Selasa, 13 Desember 2011

RASANYA MENDUNG

Mega-mega mendung setebal apa yang ada di atas sana. Kumal, hitam, dan menyeramkan. Sama seperti pikiran spontan yang keluar sesaat setelah membaca artikel mengenai rasa. Rasa yang tidak jelas juntrungannya. Apakah manis, asam, atau pahit. Ehm, mungkin sedikit pedas. Yap, terkadang. Di ruangan ini aku menyepi sambil menyaksikan jam dinding di atas pilar itu. Aku melihat jarum panjang yang tipis itu. Itu terus bergerak. Tidak mau berhenti. Bahkan, kekuatan pikiranku tidak bisa menghentikannya. Waktu terus berjalan. Bergerak maju menuju hari berikutnya. Besok, lusa, dua hari kemudian, seminggu kemudian, entah sebulan ke depan. Ragu-ragu terpejam mata ini untuk coba membayangkan keadaan di mana jarum itu terus bergerak lalu membawa waktu kian cepat berlalu.

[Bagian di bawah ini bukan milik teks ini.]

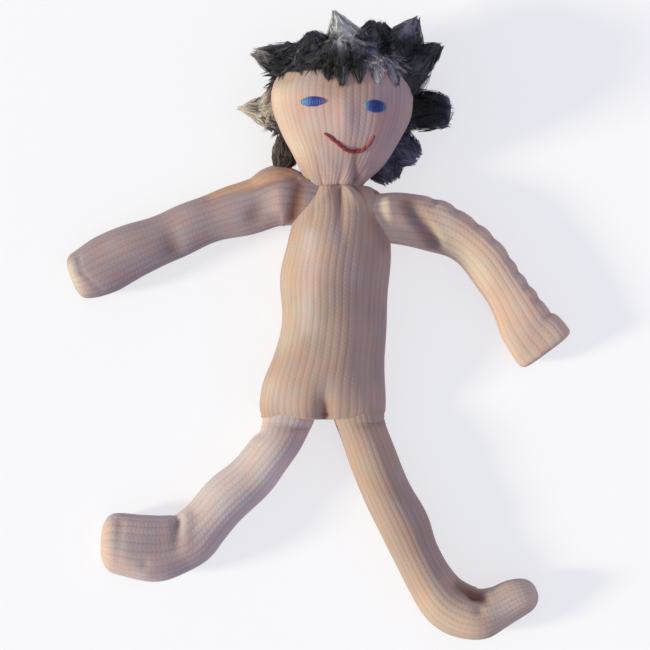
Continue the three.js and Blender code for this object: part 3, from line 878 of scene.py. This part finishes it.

Sunyi, gelap. Di sana yang ada hanya kehampaan. Mungkin kesepian, sedikit tersangkalkan rupanya. Hari itu, jika sampai tiba waktu itu, aku kacau. Tak tahulah apa yang terjadi nanti. 
Seyakinnya aku, hanya aku yang merasa, kalian tidak. Setitik belengu di pergelangan tangan memaksaku tak dapat meraih. Rantai dari baja yang begitu kokoh melilit di kedua mata kakiku. Jatuh saja aku ketika melangkah. Ketika mulut sudah tak kuasa bicara, bulir-bulir kemurnian pasti meringsek keluar menembus pertahanan. Seandainya waktu diam saja untuk sementara, mungkin aku akan bahagia. Aku hanya butuh sedikit waktu lebih lama untuk memahami ini semua. 
Perih ini belum hilang, kepura-puraan terus dipertahankan. Kapan bisa tertawa lepas memandang ke depan menanti pagi cerah diliputi keceriaan mentari? Senyumnya terangkum mesra di sini. Di sini, kamu tahu? Membingungkan sekali ketika bicara begitu tidak ada yang menanggapi. Meratap sebentar sajalah, jangan lama-lama. Mungkin ada harap, mungkin ada kepastian,mungkin ada jalan keluar. Semuanya serba mungkin. Mungkin aku ada, mungkin kamu ada, mungkin kalian ada, mungkin dunia ada. Mungkin. Mungkin, rasa ini memang ada. Pahit, kurasa.